▸ Work instructions:
Only the lines starting at the one with "makeLens();" and ending at the one with "if empty is" should be copied, exactly and with both ends kept.

---------- Material

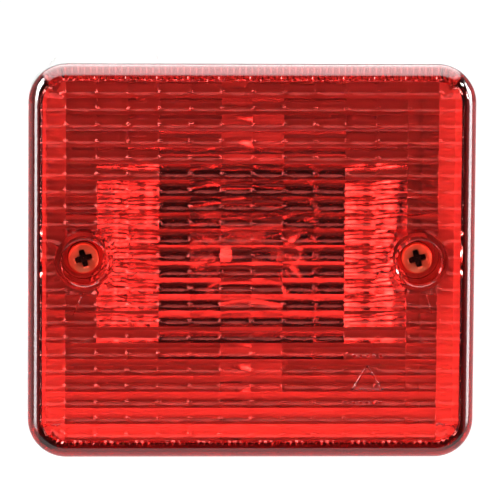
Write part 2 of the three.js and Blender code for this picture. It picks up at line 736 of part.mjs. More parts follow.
function makeReflector() {
  const outerSize = BOWL_SIZE + 2 * REFLECTOR_WALL;
  const floorBack = bowlFloor + REFLECTOR_WALL;
  const box = centredBlock(outerSize, reflectorRim, floorBack, outerSize);
  const hollow = centredBlock(BOWL_SIZE, reflectorRim - 1, bowlFloor, BOWL_SIZE);
  const bulbHole = rod(bulbHoleRadius, reflectorRim, floorBack + 1);
  const tabTop = bowlHalf + REFLECTOR_WALL / 2 + TAB_LENGTH;
  const tabs = [1, -1].map((side) => block(
    -TAB_WIDTH / 2, TAB_WIDTH / 2, reflectorRim, tabBack,
    side * (bowlHalf + REFLECTOR_WALL / 2), side * tabTop));
  const tabHoles = [1, -1].map((side) => rod(
    TAB_SCREW_RADIUS + FIT, reflectorRim - 1, tabBack + 1, 0, side * tabScrewZ, SMALL_SIDES));
  const bossRoom = rod(
    LENS_BOSS_RADIUS + REFLECTOR_CLEARANCE, lensFront, 0, screwX, 0, SMALL_SIDES);
  const right = cut(wing(), bossRoom);
  const body = cut(join(box, ...tabs, right, otherSide(right)), hollow, bulbHole, ...tabHoles);
  add('reflector', body, mirrorMetal);
}

function makeReflectorScrews() {
  const headBase = reflectorRim - FIT;
  const profile = panHeadScrew(
    TAB_SCREW_RADIUS, TAB_HEAD_RADIUS, headBase - TAB_HEAD_HEIGHT, TAB_HEAD_HEIGHT,
    TAB_HEAD_HEIGHT / 3, TAB_SCREW_LENGTH, 1);
  for (const [place, z] of [['upper', tabScrewZ], ['lower', -tabScrewZ]]) {
    add(`reflector_screw_${place}`, turned(profile, 0, z, SMALL_SIDES), screwSteel);
  }
}

makeLens();
makeLensGasket();
makeLensScrews();
makeHousing();
makeVentPlug();
makeMountInserts();
makeTerminalCover();
makeReflector();
makeReflectorScrews();
makeSocket();
makeRivets();
makeContacts();
makeTerminals();
makeBulb();

export default lamp;
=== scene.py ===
"""Rear fog lamp: red optic lens, white housing, metallised reflector and a bayonet bulb."""
import math
from functools import partial

import bmesh
import bpy
import numpy as np
from mathutils import Matrix, Vector


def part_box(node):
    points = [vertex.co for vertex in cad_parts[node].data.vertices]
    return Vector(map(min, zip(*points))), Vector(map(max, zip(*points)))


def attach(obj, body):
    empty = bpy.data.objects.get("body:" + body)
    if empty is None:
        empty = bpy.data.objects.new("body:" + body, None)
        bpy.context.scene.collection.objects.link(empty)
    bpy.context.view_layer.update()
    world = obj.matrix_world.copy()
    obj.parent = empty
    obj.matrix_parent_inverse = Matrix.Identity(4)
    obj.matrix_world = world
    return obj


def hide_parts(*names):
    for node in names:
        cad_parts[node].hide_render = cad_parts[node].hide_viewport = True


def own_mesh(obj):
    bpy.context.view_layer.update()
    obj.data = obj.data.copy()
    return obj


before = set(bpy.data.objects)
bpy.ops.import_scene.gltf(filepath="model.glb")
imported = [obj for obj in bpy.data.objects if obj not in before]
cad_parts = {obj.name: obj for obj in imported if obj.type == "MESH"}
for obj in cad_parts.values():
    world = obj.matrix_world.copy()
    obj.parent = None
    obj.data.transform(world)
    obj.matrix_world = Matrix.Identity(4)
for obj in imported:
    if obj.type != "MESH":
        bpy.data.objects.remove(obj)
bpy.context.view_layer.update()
MM = 0.001

# Lens: the sizes that its fine surface needs, in metres
CORNER_RADIUS = 8.8 * MM
LENS_PLATE = 2.8 * MM
CROWN_INSET = 2.4 * MM
CROWN_DEPTH = 2.8 * MM
CROWN_START = math.radians(20)
CROWN_STEPS = 10
BAND_DEPTH = 1.5 * MM
TONGUE_INSET = 1.8 * MM
TONGUE_WALL = 1.0 * MM
TONGUE_REACH = 8.0 * MM
COLUMN_PITCH = 7.05 * MM
COLUMNS = 12
COLUMN_STEPS = 20
EDGE_STEPS = 13
ROW_PITCH = 3.74 * MM
ROWS = 22
ROW_STEPS = 6
EDGE_ROWS = 2
PILLOW_TALL = 0.62 * MM
PILLOW_WIDE = 0.50 * MM
RIB_DEPTH = 0.85 * MM
RIBS_A_COLUMN = 5
EDGE_BREAK = 0.15 * MM
FINE_BREAK = 0.1 * MM
LEAST_CORNER = 0.5 * MM
SAME_PLACE = 1e-9
WELL_BORE = 5.2 * MM
WELL_RADIUS = 6.7 * MM
WELL_LIP = 0.35 * MM
WELL_FLOOR = 11.4 * MM
WELL_HOLE = 2.15 * MM
WELL_CLEAR = 7.15 * MM
WELL_DRAFT = 0.02 * MM
WELL_FILLET = 0.6 * MM
HOLE_BREAK = 0.2 * MM
POST_ROUND = 0.5 * MM
POST_STANDS_OFF = 0.3 * MM

# Reflector
BEAD_PITCH = 2.3 * MM
BOWL_HALF = 21.5 * MM

# Screws
SCREW_SIDES = 96
HEAD_RINGS = 40
HEAD_EDGE_STEPS = 5
HEAD_CENTRE = 0.04 * MM
HEAD_RADIUS = 3.5 * MM
HEAD_TALL = 2.6 * MM
HEAD_DOME = 0.4 * MM
HEAD_EDGE = 0.35 * MM
CROSS_TURN = math.radians(15)
CROSS_HALF = 0.80 * MM
CROSS_REACH = 2.2 * MM
CROSS_DEPTH = 1.5 * MM
CROSS_WALL = 0.14 * MM
CROSS_TAPER = 0.25
CROSS_SLOPE = 0.55
CROSS_DARK = 0.2
SHANK_RADIUS = 1.75 * MM
THREAD_DEPTH = 0.38 * MM
THREAD_PITCH = 1.3 * MM
THREAD_STEPS = 8
THREAD_NARROW = 3.2
THREAD_RUN_IN = 1.5 * MM
THREAD_RUN_OUT = 2.0 * MM
POINT_START = 0.8 * MM
POINT_END = 0.3 * MM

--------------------

▸ Reply to the task:
makeLens();
makeLensGasket();
makeLensScrews();
makeHousing();
makeVentPlug();
makeMountInserts();
makeTerminalCover();
makeReflector();
makeReflectorScrews();
makeSocket();
makeRivets();
makeContacts();
makeTerminals();
makeBulb();

export default lamp;
=== scene.py ===
"""Rear fog lamp: red optic lens, white housing, metallised reflector and a bayonet bulb."""
import math
from functools import partial

import bmesh
import bpy
import numpy as np
from mathutils import Matrix, Vector


def part_box(node):
    points = [vertex.co for vertex in cad_parts[node].data.vertices]
    return Vector(map(min, zip(*points))), Vector(map(max, zip(*points)))


def attach(obj, body):
    empty = bpy.data.objects.get("body:" + body)
    if empty is None:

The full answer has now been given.